Namra spoke about applying for the editorial scheme at the esteemed publishers.

“The online application process was super easy, fun and creative – which is refreshing from most job applications. They didn’t ask for a CV or cover letter, instead they asked you to answer three questions in 250 words. In the answers, they were looking to see skills of an editor, ranging from attention to detail, adaptability to hunger for stories and making things happen,” said Namra.

A former student of Ballyfin College and Mountrath Community School, Namra has Pakistani heritage, and often draws on this as a source of inspiration when writing

“I had a lot fun answering the questions as it made me reflect on my passion for black, Asian and minority ethnic writers and what I could bring to the world of publishing being Irish and Pakistani. When I made it to the final forty, it was a great feeling knowing being myself paid off, especially being the only Irish finalist!

The second stage of the editorial scheme was a selection and learning day in Birmingham. “We learnt about acquisition meetings in publishing, prioritising tasks as an editorial assistant, we had an interview and a proofreading assignment. The day was jam packed, but in the best way. The Penguin staff, from editors to HR made such an effort to welcome us,” Namra glowed.

After receiving the news of being a finalist, Namra was asked to make a short video about herself. “On the day, they recognised us from the videos, took an interest in what we said and answered many questions about publishing. Similarly, all the finalists bonded and I came away making some lovely new friends.”

She added: “The day ended with so many amazing goodies, a penguin tote bag filled with pens, notebooks, headphones, stickers. To top it all off, they gave away every bookworms dream, free books!”

An unusual start

Namra admits that her love of writing grew not from Shakespeare or Yeats, but from Nicholas Sparks, who wrote the much-loved book turned film, The Notebook.

“It’s embarrassing to admit and doesn’t sound literary at all, but I knew I was interested in creative writing when I watched ‘The Notebook’ by Nicholas Sparks. I was a hopeless romantic and I was inspired to create a love story of my own after the film.

“It was a short story about a young couple called Archie and Rhonda dancing in a diner and when I finished writing it, I felt this sense of magic seeing the story created in my mind typed and come alive on a page. This euphoria about writing motivated me to read more Nicholas Sparks books, and eventually I stumbled upon his website which had a section with advice for writers.

“It recommended a list of books to read on the profession, and I followed the instructions reading The Elements of Style by William Strunk and E.B. White, Creating Fiction edited by Julie Checkoway, A Dangerous Profession by Frederick Busch and the most important one that confirmed for me I was and wanted to be a writer, On Writing by Stephen King,” said Namra.

Namra loved English in secondary school, and it was there that she was encouraged to pursue writing as a profession.

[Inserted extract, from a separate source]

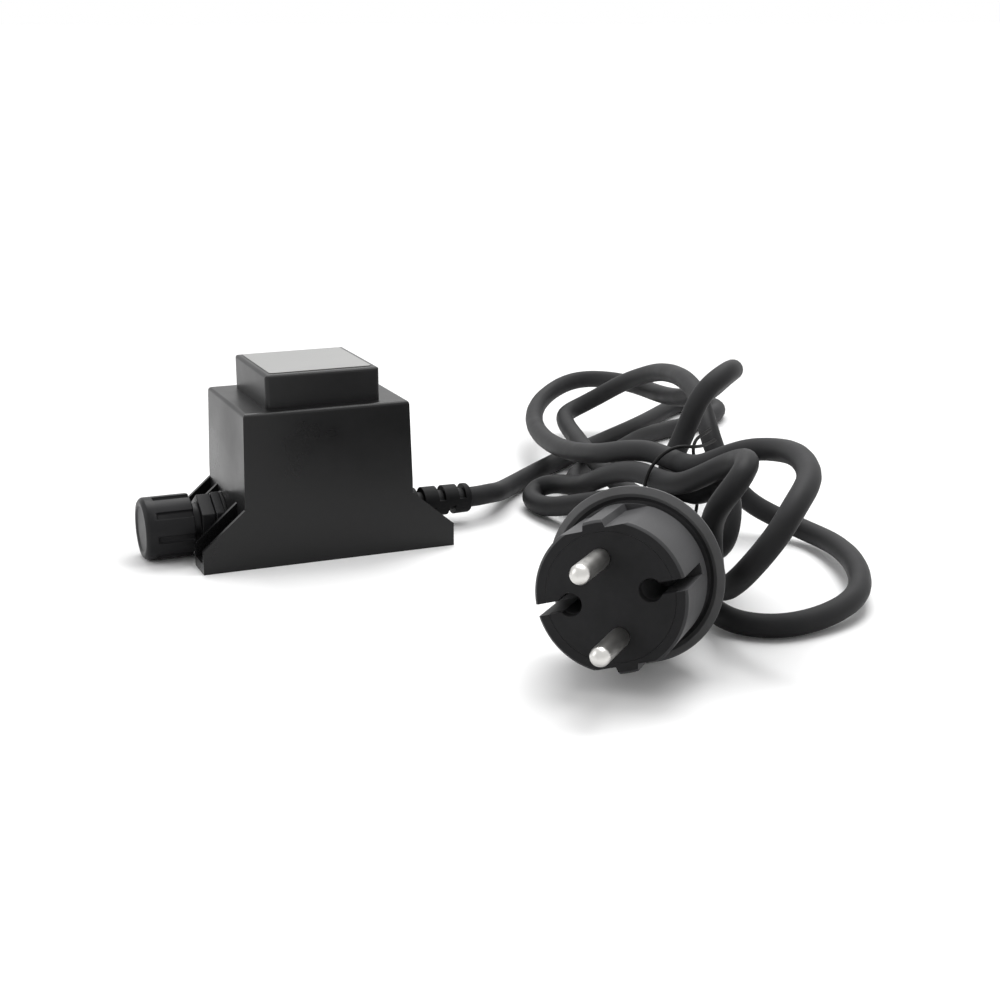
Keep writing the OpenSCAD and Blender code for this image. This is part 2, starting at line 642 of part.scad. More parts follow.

“English was my favourite subject because I admired how serious concepts could be discussed in an artistic way. I immensely enjoyed analysing themes of racism and family in ‘Roll of Thunder Hear my Cry,’ or learning about war in the poetic techniques from metaphors to similes in ‘Dulce et Decorum Est’ by Wilfred Owen. English literature created that sense of magic for me. The struggle of characters and the haunting war imagery lingered with me after leaving the classroom, and I was amazed how the writer could impact me like that.

“An English teacher spotted my potential for writing after an assignment. I remember reading the opening lines of the short story out to the whole class, worried when everyone was so silent afterword. My teacher, along with my classmates, praised the beginning and when my teacher read and corrected the full short story, she had written a note. She advised me to keep a journal and write down all my ideas, and that was the first time I felt someone give me a nudge towards writing.

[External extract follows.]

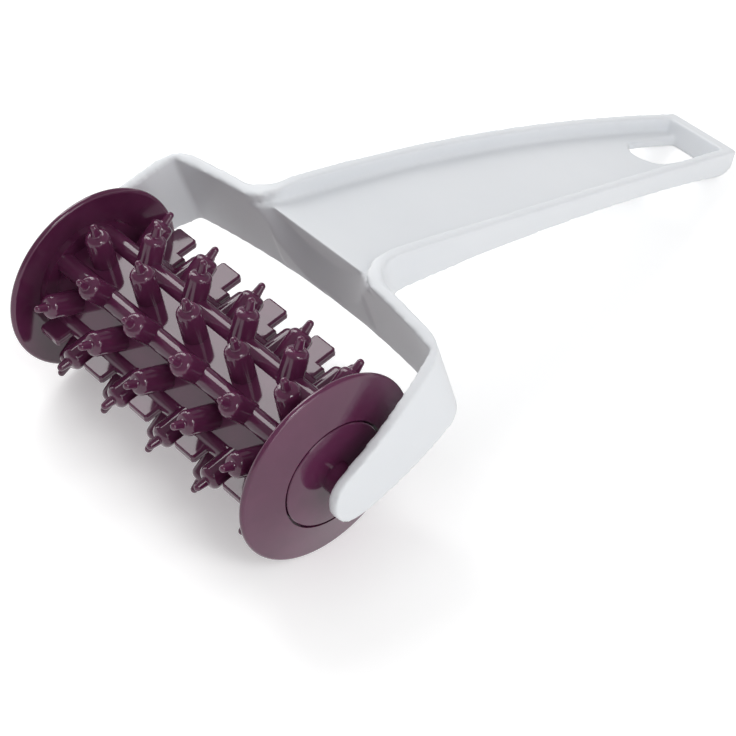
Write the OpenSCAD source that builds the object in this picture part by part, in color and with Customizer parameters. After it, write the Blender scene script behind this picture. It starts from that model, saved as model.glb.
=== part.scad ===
// Dough docker: a spiked roller that turns freely between the arms of a moulded fork, whose
// handle is an open channel. It lies as it does on a worktop, on the rims of the roller's two
// end discs and on the handle's tail.
// X runs along the axle, Y from the roller to the tail, and Z up. The origin is on the worktop,
// below the middle of the whole tool. Sizes are in millimetres.

/* [Roller] */
// Diameter of the two end discs, which the roller rolls on
disc_d = 50; // [48:0.5:56]
// Width of the roller over the rims of its discs
roller_w = 90; // [84:1:100]
// Thickness of a disc, measured along the axle
disc_t = 1.7; // [1.4:0.1:2.2]
// How far a disc swells outwards from its rim to its hub
disc_dome = 2.3; // [1.5:0.1:3]
// Thickness of the disc's flat web under the hub cap
web_t = 2; // [1.6:0.1:2.4]
// Diameter of the hub cap let into the disc
cap_d = 28.2; // [24:0.2:30]
// How far the cap stands out of the disc
cap_rise = 0.3; // [0.2:0.1:0.8]
// Distance of the drum's six flats from the axle
flat_r = 12; // [11.8:0.1:12.4]
// Distance from the axle to the tops of the round rails along the drum's corners
rail_r = 15.4; // [15.2:0.1:15.8]
// Width of a rail
rail_w = 5.5; // [5:0.1:6]
// Radius of the drum's hollow
hollow_r = 9.8; // [9:0.1:10]

/* [Spikes] */
// Spikes in a long row; the short rows between have one less
long_row = 5; // [3:1:5]
// Distance between the spikes of a row
spike_pitch = 17.8; // [17:0.1:18.6]
// How far the tips stay inside the disc's rim
tip_inset = 0.4; // [0.3:0.1:1.5]
// Diameter of a spike's barrel where it leaves the drum's flats
barrel_d = 7.7; // [6.6:0.1:7.8]
// Diameter of the barrel below its shoulder
shoulder_d = 5.2; // [4.6:0.1:5.8]
// Length of the thin point beyond the barrel
point_l = 3.3; // [2.4:0.1:4]
// Diameter of the point where it leaves the barrel
point_d = 2.4; // [2:0.1:3]
// Diameter of the point at its rounded tip
tip_d = 1.9; // [1.4:0.1:2]

/* [Flat teeth] */
// Width of a flat tooth between the spikes on a parting edge
tooth_w = 7.2; // [6.6:0.1:7.2]
// Thickness of one half's tooth; two lie on each other
tooth_t = 1.2; // [0.8:0.1:1.4]
// How far the long teeth on one edge stay inside the disc's rim
long_inset = 0.4; // [0.3:0.1:1.5]
// How far the short teeth on the other edge stay inside it
short_inset = 5.2; // [4.4:0.1:6]
// Width of the step beside a long tooth
step_w = 2.3; // [1.6:0.1:2.4]
// Height of that step above the rails
step_h = 3.4; // [2:0.1:4.5]
// How far the teeth sit to the left of the spikes of the long rows
tooth_shift = 1.4; // [1.3:0.1:1.6]
// Turn of the parting plane as the roller lies
rest_turn = 9.7; // [0:0.1:29]

/* [Axle] */
// Diameter of the stub axles moulded on the fork's arms
stub_d = 5; // [4:0.1:6]
// Radial play of a stub in its hub
run_play = 0.06; // [0.02:0.01:0.1]
// Depth of the bore behind the face of a hub cap
hub_l = 10; // [7:0.5:12]
// Diameter of the collar round the bore, which keeps the hub cap away from the arm
collar_d = 8; // [7.4:0.1:10]
// Side play between a collar and its arm
side_play = 0.4; // [0.2:0.1:0.8]

/* [Fork] */
// Thickness of the fork's band
band_t = 3; // [2.6:0.1:3.6]
// Gap between a disc's rim and its arm, along the axle
arm_gap = 8; // [6.5:0.1:10]
// The same gap at the fork's back corner
corner_gap = 2.3; // [2:0.1:5]
// Radius of the arms' outward bow
arm_bow_r = 150; // [120:5:200]
// Radius of the arms' round ends
end_r = 7.2; // [6:0.1:9]
// Gap between the discs and the crossbar at its middle
bar_gap = 13; // [11.5:0.1:16]
// Radius of the crossbar's backward bow
bar_bow_r = 260; // [220:5:400]
// Lean of the crossbar, forwards at its top
bar_lean = 16.5; // [12:0.5:20]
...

From there, Namra began to consider fulfilling her dream career.

“After that class I spoke with best friend who also recognised my talent and urged me to consider pursuing English in college. I’m so thankful to that teacher, as I cut and cello taped her note to a journal, where I started to jot down my ideas. Similarly, I’m indebted to my best friend as I was a closeted writer, and though I was passionate about books, I was considering a very different career path.

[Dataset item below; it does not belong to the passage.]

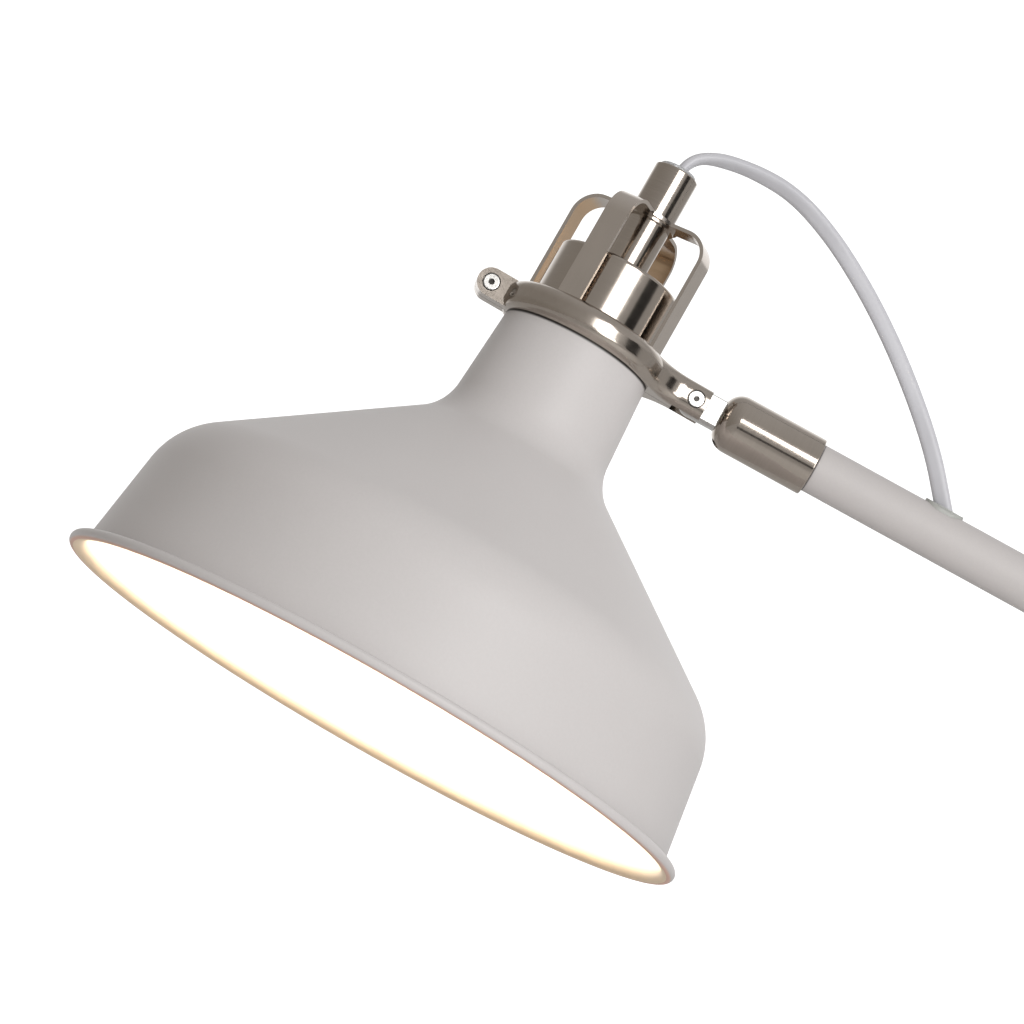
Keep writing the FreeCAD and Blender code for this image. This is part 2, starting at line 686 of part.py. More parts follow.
def make_tube(name, frame, start, end):
    """A plain tube along x."""
    piece = new_piece(name, frame)
    radius = S["tube_radius"]
    turn_solid(piece, rectangle(new_sketch(piece, "XZ"), start, end, radius - S["tube_wall"],
                                radius), "H_Axis")
    return piece


def oval(sketch, half_long, half_wide):
    """A rounded slot shape lying along x."""
    corner = as_size(half_wide) - 0.02
    return outline(sketch, (-as_size(half_long), -as_size(half_wide), corner),
                   (half_long, -as_size(half_wide), corner), (half_long, half_wide, corner),
                   (-as_size(half_long), half_wide, corner))


def make_arm():
    inset_end = S["ferrule_gap"] + S["tube_stop"] + S["running_gap"]
    tube = make_tube("arm_tube", ARM, inset_end, S["arm_length"] - inset_end)
    hole = new_sketch(tube, "XY", Placement(Vector(SIZES["grommet_reach"], 0, 0), Rotation()))
    extrude(tube, oval(hole, S["grommet_hole_long"], S["grommet_hole_wide"]), 15, cuts=True)
    make_ferrule("arm_upper_ferrule", UPPER_FERRULE)
    make_ferrule("arm_lower_ferrule", LOWER_FERRULE)
    make_grub_screws("arm_grub_screws", UPPER_FERRULE, LOWER_FERRULE)
    make_link("head_link", ARM, S["pin_radius"])
    elbow_frame = ARM.multiply(Placement(Vector(SIZES["arm_length"], 0, 0), turned(Z_AXIS, 180)))
    make_link("elbow_link", elbow_frame, S["bolt_radius"])


def make_grommet():
    """The oval bush on top of the arm that the cord goes into: a thin lip that follows the tube,
    a plug in the tube's hole and a bore in line with the cord."""
    place = ARM.multiply(Placement(Vector(SIZES["grommet_reach"], 0, 0), Rotation()))
    piece = new_piece("arm_grommet", place)
    radius = S["tube_radius"]
    lip_top = radius + S["grommet_lip"]
    lip = oval(new_sketch(piece, "XY", radius - 4), S["grommet_half_long"], S["grommet_half_wide"])
    extrude(piece, lip, 8)
    above = rectangle(new_sketch(piece, "XZ"), -9, 9, lip_top, radius + 8)
    turn_solid(piece, above, "H_Axis", cuts=True)
    under = rectangle(new_sketch(piece, "XZ"), -9, 9, 0, radius + 0.02)
    turn_solid(piece, under, "H_Axis", cuts=True)
    plug = oval(new_sketch(piece, "XY", radius - 2), S["grommet_hole_long"] - 0.1,
                S["grommet_hole_wide"] - 0.1)
    extrude(piece, plug, 2.4)
    entry = circle(new_sketch(piece, "XY", place.inverse().multiply(CORD_END)),
                   S["cord_radius"] + 0.15)
    extrude(piece, entry, 20, cuts=True, both_ways=True)


# ---------------------------------------------------------------- head cord

# the cord's route in the head frame, as (x, z): out of the spindle, over and down into the arm
CORD_ROUTE = [
    (0.9, 231.05), (0.9, 237.2), (8.6, 243.4), (24.0, 246.7), (42.0, 246.2), (62.0, 239.0),
    (82.0, 228.6), (100.5, 216.2), (118.5, 201.2), (133.6, 185.8), (145.6, 171.2)]


def cord_end_frame():
    """A frame on the cord's last point whose z axis points back along the cord."""
    (x_before, z_before), (x_last, z_last) = CORD_ROUTE[-2:]
    back = Vector(x_before - x_last, 0, z_before - z_last)
    return HEAD.multiply(Placement(Vector(x_last, 0, z_last), Rotation(Z_AXIS, back)))


CORD_END = cord_end_frame()


def make_cord():
    """The flexible cord as a round tube: straight runs joined by tangent arcs."""
    points = [HEAD.multVec(Vector(x, 0, z)) for x, z in CORD_ROUTE]
    edges, radii, start = [], [], points[0]
    for before, corner, after in zip(points, points[1:], points[2:]):
        back, ahead = before - corner, after - corner
        half_turn = (math.pi - back.getAngle(ahead)) / 2
        trim = 0.45 * min(back.Length, ahead.Length)
        radius = trim / math.tan(half_turn)
        first = corner + back.normalize() * trim
        last = corner + ahead.normalize() * trim
        inward = (back + ahead).normalize()
        middle = corner + inward * (radius / math.cos(half_turn) - radius)
        edges.append(Part.LineSegment(start, first).toShape())
        edges.append(Part.Arc(first, middle, last).toShape())
        radii.append(radius)
        start = last
    edges.append(Part.LineSegment(start, points[-1]).toShape())
    path = Part.Wire(edges)
    section = Part.Wire(Part.makeCircle(SIZES["cord_radius"], points[0], points[1] - points[0]))
    solid = path.makePipeShell([section], True, True)
    piece = doc.addObject("Part::Feature", "head_cord")
    piece.Label = "head_cord"
    piece.Shape = solid
    pieces.append(piece)
    expected = math.pi * SIZES["cord_radius"] ** 2 * path.Length
    print("cord radii:", ", ".join(f"{radius:.1f}" for radius in radii))
    print(f"cord length {path.Length:.1f}, volume {solid.Volume:.1f}, "
          f"section times length {expected:.1f}")
    return piece


# ---------------------------------------------------------------- elbow

def make_elbow():
    pivot = Placement(elbow_point, Rotation())
    fork = new_piece("elbow_fork", pivot)
    drop, shank, rod, wide = S["fork_drop"], S["shank_radius"], S["tail_radius"], S["fork_radius"]
    groove, shoulder = shank - S["groove_depth"], -drop - S["shoulder_depth"]
    groove_low = -drop - S["grub_reach"] - S["grub_radius"] - 0.3
    turn_solid(fork, outline(
        new_sketch(fork, "XZ"),
        (0, -drop - S["shank_reach"]), (shank, -drop - S["shank_reach"], 0.6),
        (shank, groove_low), (groove, groove_low), (groove, shoulder),
        (rod, shoulder), (rod, -drop + 3.0, 2.0),
        (wide, -drop + 8.0, 3.0), (wide, wide, wide - 0.1), (0, wide)))
    slot_half = S["link_half"] + 0.4
    slot = rectangle(new_sketch(fork, "YZ"), -slot_half, slot_half, -9.2, wide + 2)
    extrude(fork, slot, 40, cuts=True, both_ways=True)
    extrude(fork, circle(new_sketch(fork, "XZ", -20), S["bolt_radius"]), 40, cuts=True)
    for side in (1, -1):
        face = rectangle(new_sketch(fork, "XZ", 7.4 * side), -12, 12, -7.0, 12)
        extrude(fork, face, 6, cuts=True, backwards=side < 0)
    axis = facing_front(pivot, 0, 0)
    bolt = S["bolt_radius"] - S["running_gap"]
    make_screw("elbow_bolt", axis, bolt, 5.4, 7.4, 10.2, -16, 4.0)
    make_washer_pair("elbow_washers", axis, bolt + 0.1, 6.0, S["link_half"] + S["running_gap"],
                     slot_half)
    ring("knob_washer", axis, bolt + 0.1, 6.4, -8.3, -7.4)
    knob = new_piece("elbow_knob", axis)
    turn_solid(knob, outline(
        new_sketch(knob, "XZ"),
        (S["bolt_radius"], -8.35), (S["bolt_radius"], -18), (0, -18), (0, -22.4),
        (S["knob_radius"] - 1.5, -22.4, 1.2), (S["knob_radius"], -21.4, 0.4),
        (S["knob_radius"], -12.0, 0.8), (6.2, -11.0, 0.8), (6.2, -8.35)))
    flute = circle(new_sketch(knob, "XY", -23), 1.1, S["knob_radius"] + 0.45, 0)
    groove = extrude(knob, flute, 13, cuts=True)
    before = knob.Shape.Volume
    repeat(knob, groove, "Z", 24)
    if knob.Shape.Volume > before - 1:
        raise RuntimeError("the knob's flutes are missing")


# ---------------------------------------------------------------- pole and base

def make_pole():
    make_ferrule("pole_ferrule", POLE_FERRULE)
    make_grub_screws("pole_grub_screw", POLE_FERRULE)
    upright = Placement(Vector(), turned(Y_AXIS, -90))
    joint_top = S["pole_joint"] + S["joint_height"]
    top = S["elbow_level"] - S["fork_drop"] - S["tube_stop"] - S["running_gap"]
    make_tube("pole_lower_tube", upright, S["pole_foot"], S["pole_joint"])
    make_tube("pole_upper_tube", upright, joint_top, top)
    coupling = new_piece("pole_coupling")
    core = S["tube_radius"] - S["tube_wall"] - 0.02
    collar = S["tube_radius"] + 1.1
    turn_solid(coupling, outline(
        new_sketch(coupling, "XZ"),
        (5, S["pole_joint"] - 28), (core, S["pole_joint"] - 28, 0.8), (core, S["pole_joint"]),
        (collar, S["pole_joint"], 0.8), (collar, joint_top, 0.8), (core, joint_top),
        (core, joint_top + 28, 0.8), (5, joint_top + 28)))


def make_base():
    top, edge, wall = S["base_height"], S["base_radius"], S["cover_wall"]
    thread = 6.0
    cover = new_piece("base_cover")
    turn_solid(cover, outline(
        new_sketch(cover, "XZ"),
        (edge - wall, 1.2), (edge, 1.2), (edge, top, S["base_round"]), (thread + 0.1, top),
        (thread + 0.1, top - wall), (edge - wall, top - wall, S["base_round"] - wall)))
    side_hole = circle(new_sketch(cover, "YZ", edge - 10), 5.55, 0, S["gland_level"])
    extrude(cover, side_hole, 20, cuts=True)
    weight = new_piece("base_weight")
    turn_solid(weight, outline(
        new_sketch(weight, "XZ"),
        (thread + 0.2, 10.5), (24, 10.5), (24, S["pad_thick"]),
        (edge - 3, S["pad_thick"], 1.0), (edge - 3, top - wall - 0.02, 5.0),
        (thread + 0.2, top - wall - 0.02)))
    channel = rectangle(new_sketch(weight, "XY"), 20, edge, -6.4, 6.4)
    extrude(weight, channel, 15.6, cuts=True)
    ring("base_pad", ROW, 0, edge - 6, 0, S["pad_thick"])
    ring("base_washer", ROW, thread + 0.1, 17.0, 8.9, 10.5)
    make_nut("base_nut", ROW, 19.0, thread + 0.02, 3.2, 8.9)
    ring("base_nipple", ROW, 4.6, thread, 3.0, S["pole_foot"] - 0.1)
    socket = new_piece("pole_socket")
    tube = S["tube_radius"] + 0.03
    turn_solid(socket, outline(
        new_sketch(socket, "XZ"),
        (thread + 0.02, top), (19.0, top), (19.0, top + 3.2, 1.2), (13.0, top + 6.0, 5.0),
        (12.2, top + 34, 1.0), (tube, top + 34), (tube, S["pole_foot"]),
        (thread + 0.02, S["pole_foot"])))
    gland = new_piece("cable_gland", Placement(Vector(SIZES["base_radius"], 0,
                                                      SIZES["gland_level"]), Rotation()))
    inside = S["gland_length"] - 3.0
    turn_solid(gland, outline(
        new_sketch(gland, "XZ"),
        (-inside, S["gland_bore"]), (3.0, S["gland_bore"]), (3.0, 6.8, 1.2), (0, 6.8),
        (0, 5.5), (-inside, 5.5)), "H_Axis")


# ---------------------------------------------------------------- build, check and write

def check_and_write():
    for item in doc.Objects:
        if {"Invalid", "Error"} & set(item.State):
            raise RuntimeError(f"{item.Name} is {item.State}")
    os.makedirs("parts", exist_ok=True)
    for piece in pieces:
        shape = piece.Shape
        if shape.isNull() or not shape.isValid() or not shape.Solids:
            raise RuntimeError(f"{piece.Label} has no valid solid")
        shape.exportStep(f"parts/{piece.Label}.step")
        print(f"{piece.Label:20s} {len(shape.Solids)} solid(s) {shape.Volume:12.1f} mm3")


make_shade()
make_clamp_half("clamp_front", -1)
make_clamp_half("clamp_back", 1)
make_clamp_hardware()
make_cage()
make_lampholder()
make_bulb()
make_arm()
make_grommet()
make_cord()
make_elbow()
make_pole()
make_base()
doc.recompute()
check_and_write()
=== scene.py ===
"""Adjustable arm floor lamp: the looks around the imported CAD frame.

Everything is in metres, in the frame of the CAD: +Z up along the pole, the arm leans
towards -X and the hinges turn about Y.
"""
import json
import math

import bmesh
import bpy
from mathutils import Matrix, Vector


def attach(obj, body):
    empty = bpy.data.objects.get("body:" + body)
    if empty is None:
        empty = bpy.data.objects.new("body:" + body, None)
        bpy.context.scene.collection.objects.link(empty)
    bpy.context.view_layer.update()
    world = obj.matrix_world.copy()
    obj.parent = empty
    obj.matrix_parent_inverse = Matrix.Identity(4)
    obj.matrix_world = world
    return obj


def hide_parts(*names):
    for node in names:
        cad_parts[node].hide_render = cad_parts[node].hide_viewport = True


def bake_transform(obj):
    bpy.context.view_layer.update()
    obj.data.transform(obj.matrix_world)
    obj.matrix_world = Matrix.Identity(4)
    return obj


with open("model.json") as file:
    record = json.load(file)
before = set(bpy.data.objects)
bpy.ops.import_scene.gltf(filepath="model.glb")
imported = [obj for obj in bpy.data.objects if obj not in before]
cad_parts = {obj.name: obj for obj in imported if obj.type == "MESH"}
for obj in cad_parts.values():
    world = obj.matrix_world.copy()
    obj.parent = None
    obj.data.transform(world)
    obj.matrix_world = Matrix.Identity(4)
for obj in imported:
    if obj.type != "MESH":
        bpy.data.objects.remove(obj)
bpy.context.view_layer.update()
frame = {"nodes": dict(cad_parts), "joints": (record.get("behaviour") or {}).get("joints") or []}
joints = {joint["name"]: joint for joint in frame["joints"]}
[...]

“Once I got to college, my inspiration was fuelled by my best friends in my course. Being surrounded by other talented writers and students besotted by books was a great environment and my confidence flourished with them,” said Namra.

The young Portlaoise woman’s writing has gone from strength to strength since then.

She has volunteered at Dublin literature festival, wrote reviews for Manchester literature festival and has gained invaluable work experience ay publishing houses such as Poetry Ireland, Comma Press and Carcanet.

Drawing on Muslim culture and slamming ISIS

Writing poetry is something relatively new to Namra, but she evokes her emotions in poetry in the same way as she writes.

“The first ever poem I wrote ended up being slam poem, as I raged against ISIS and the fear of being a Muslim after the attacks. I entered a slam competition with that poem, and though I prefer writing poems instead of performing them, it was amazing when people came up to me and thanked me for writing it.

“From there I started to write poems about racism, cultural confusion, religion, identity and hybridity, topics that people could connect with. I love writing poems about my dual nationality aswell, as it gives an insight into two different cultures,” Namra explained.

This cultural insight has seemed to work wonders for Namra, as she won Metro Eireann’s third annual intercultural writing competition last year.

“What I liked about the competition was that it created an opportunity for all nationalities to explore the ethical challenges associated with intercultural diversity in Ireland. My aim with the poem was to show that the next generation of Irish writers was evolving, so I sent off three poems for consideration and amazingly, I had won eight hundred euro and The Spiritual of Intercultural Ethics Award. My poems were published in print and online, and it’s both scary and thrilling to know people can read them,” she said.

“I draw a lot of inspiration from all Muslim women writers as their work has taught me to proud of your heritage, religion and culture when writing,” she added.

The Penguin Random House scheme has ten paid editorial traineeships on offer, starting in September 2018 for six months.